**TASK DATA**

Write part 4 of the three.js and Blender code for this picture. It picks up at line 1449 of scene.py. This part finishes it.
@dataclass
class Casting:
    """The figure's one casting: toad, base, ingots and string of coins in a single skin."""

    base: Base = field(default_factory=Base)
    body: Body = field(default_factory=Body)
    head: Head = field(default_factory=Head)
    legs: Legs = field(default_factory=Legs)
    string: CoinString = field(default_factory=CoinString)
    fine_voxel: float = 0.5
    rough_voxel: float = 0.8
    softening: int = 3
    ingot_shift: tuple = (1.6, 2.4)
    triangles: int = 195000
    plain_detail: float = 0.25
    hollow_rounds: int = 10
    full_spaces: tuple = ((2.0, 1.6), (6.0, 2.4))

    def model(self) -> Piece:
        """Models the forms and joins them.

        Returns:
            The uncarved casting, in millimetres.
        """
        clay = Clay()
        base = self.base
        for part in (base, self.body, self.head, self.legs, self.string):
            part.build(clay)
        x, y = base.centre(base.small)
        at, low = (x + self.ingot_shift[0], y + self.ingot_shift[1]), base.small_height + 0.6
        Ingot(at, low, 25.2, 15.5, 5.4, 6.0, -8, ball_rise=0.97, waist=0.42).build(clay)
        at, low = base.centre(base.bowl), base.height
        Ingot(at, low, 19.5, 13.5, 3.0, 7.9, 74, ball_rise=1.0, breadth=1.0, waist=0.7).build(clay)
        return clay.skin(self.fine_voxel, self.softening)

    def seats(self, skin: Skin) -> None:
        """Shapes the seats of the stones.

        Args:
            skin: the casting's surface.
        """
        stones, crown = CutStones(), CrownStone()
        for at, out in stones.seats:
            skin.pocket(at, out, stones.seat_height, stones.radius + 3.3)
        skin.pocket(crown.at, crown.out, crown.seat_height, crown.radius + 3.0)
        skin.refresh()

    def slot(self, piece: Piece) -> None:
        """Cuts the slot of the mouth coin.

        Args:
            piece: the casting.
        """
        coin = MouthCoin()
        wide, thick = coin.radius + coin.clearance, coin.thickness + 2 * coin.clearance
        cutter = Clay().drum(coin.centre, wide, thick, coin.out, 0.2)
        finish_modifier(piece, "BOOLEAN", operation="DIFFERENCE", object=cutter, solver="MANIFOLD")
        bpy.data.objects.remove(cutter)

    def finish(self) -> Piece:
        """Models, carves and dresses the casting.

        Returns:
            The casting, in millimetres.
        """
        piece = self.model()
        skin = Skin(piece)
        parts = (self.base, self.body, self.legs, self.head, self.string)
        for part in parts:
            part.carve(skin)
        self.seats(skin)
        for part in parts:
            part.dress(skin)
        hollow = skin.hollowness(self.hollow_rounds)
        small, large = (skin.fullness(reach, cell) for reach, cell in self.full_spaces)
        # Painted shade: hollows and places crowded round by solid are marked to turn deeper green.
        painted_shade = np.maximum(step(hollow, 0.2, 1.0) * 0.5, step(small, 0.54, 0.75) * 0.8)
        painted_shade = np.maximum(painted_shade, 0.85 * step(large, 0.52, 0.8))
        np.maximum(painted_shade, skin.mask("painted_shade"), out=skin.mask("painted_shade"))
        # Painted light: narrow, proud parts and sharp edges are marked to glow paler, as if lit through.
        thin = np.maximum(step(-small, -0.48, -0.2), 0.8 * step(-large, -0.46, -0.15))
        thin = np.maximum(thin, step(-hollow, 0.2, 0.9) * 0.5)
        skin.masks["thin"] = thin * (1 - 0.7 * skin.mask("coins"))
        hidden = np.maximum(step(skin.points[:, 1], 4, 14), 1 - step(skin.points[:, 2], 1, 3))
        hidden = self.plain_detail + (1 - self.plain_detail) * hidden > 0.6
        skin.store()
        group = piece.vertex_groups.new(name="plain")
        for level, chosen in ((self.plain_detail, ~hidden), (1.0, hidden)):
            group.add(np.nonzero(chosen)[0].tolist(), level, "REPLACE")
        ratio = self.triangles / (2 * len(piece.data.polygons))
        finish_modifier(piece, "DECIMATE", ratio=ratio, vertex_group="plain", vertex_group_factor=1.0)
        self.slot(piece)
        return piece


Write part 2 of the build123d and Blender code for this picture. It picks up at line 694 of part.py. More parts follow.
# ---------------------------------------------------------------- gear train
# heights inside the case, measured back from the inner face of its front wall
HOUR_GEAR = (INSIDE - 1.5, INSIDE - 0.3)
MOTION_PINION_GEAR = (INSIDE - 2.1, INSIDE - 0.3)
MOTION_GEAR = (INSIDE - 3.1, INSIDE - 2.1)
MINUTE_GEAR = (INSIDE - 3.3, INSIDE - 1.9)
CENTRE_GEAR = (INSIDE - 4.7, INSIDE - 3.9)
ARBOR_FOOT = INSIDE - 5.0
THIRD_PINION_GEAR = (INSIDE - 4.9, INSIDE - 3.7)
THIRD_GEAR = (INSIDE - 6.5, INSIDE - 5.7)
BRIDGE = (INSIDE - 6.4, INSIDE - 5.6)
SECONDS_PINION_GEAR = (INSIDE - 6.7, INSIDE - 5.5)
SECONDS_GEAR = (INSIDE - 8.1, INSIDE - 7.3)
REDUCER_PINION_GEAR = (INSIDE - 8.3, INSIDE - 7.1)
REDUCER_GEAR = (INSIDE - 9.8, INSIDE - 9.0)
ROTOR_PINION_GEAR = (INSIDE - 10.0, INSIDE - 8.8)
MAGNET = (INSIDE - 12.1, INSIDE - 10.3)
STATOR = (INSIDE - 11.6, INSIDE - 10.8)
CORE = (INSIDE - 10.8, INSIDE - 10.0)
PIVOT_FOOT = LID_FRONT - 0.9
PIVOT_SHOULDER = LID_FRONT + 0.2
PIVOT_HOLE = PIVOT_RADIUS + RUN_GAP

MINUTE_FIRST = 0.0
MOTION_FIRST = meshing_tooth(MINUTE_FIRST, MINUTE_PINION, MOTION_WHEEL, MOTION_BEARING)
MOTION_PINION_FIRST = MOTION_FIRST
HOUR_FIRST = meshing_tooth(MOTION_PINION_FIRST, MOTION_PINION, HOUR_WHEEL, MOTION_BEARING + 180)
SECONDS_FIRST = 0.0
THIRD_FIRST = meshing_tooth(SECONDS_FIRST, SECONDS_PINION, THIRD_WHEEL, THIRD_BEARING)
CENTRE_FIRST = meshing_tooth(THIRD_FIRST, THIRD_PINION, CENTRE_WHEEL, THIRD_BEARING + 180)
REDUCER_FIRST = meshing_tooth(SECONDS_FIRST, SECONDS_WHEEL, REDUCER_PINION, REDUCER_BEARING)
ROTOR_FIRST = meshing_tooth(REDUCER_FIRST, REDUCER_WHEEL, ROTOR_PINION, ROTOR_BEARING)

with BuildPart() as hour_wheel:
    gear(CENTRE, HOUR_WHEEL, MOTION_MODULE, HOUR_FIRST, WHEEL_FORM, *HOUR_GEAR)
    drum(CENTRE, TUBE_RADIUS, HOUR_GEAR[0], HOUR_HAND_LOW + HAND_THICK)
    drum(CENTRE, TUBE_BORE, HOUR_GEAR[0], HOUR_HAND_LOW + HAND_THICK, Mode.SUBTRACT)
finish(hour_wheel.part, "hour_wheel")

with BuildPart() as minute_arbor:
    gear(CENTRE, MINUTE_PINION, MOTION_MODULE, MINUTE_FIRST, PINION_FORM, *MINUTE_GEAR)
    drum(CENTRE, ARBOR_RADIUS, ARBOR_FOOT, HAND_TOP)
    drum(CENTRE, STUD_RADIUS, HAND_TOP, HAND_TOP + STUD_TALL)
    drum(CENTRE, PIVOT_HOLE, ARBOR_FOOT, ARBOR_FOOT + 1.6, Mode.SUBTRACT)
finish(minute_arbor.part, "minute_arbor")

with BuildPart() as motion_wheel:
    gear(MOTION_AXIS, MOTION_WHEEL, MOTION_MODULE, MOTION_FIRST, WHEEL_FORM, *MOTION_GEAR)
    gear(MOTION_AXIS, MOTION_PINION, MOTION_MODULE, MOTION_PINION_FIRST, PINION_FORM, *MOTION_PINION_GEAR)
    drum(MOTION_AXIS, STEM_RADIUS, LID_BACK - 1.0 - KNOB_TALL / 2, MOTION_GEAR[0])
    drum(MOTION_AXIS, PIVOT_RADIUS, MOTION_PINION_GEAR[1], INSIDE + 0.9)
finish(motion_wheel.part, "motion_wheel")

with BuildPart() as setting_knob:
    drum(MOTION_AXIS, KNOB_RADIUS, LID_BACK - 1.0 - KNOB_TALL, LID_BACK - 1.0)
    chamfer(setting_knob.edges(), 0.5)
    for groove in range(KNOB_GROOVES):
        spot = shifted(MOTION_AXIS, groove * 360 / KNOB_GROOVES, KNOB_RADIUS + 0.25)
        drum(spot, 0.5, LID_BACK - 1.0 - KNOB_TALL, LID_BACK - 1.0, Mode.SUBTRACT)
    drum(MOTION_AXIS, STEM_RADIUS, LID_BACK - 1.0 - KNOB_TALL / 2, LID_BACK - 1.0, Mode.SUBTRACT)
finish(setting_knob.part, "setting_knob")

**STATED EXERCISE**
Your output must be the lines of the material above, from the first through the line that contains "and joins them.", copied exactly. Include both endpoints and nothing else.

**RESPONSE**
Write part 4 of the three.js and Blender code for this picture. It picks up at line 1449 of scene.py. This part finishes it.
@dataclass
class Casting:
    """The figure's one casting: toad, base, ingots and string of coins in a single skin."""

    base: Base = field(default_factory=Base)
    body: Body = field(default_factory=Body)
    head: Head = field(default_factory=Head)
    legs: Legs = field(default_factory=Legs)
    string: CoinString = field(default_factory=CoinString)
    fine_voxel: float = 0.5
    rough_voxel: float = 0.8
    softening: int = 3
    ingot_shift: tuple = (1.6, 2.4)
    triangles: int = 195000
    plain_detail: float = 0.25
    hollow_rounds: int = 10
    full_spaces: tuple = ((2.0, 1.6), (6.0, 2.4))

    def model(self) -> Piece:
        """Models the forms and joins them.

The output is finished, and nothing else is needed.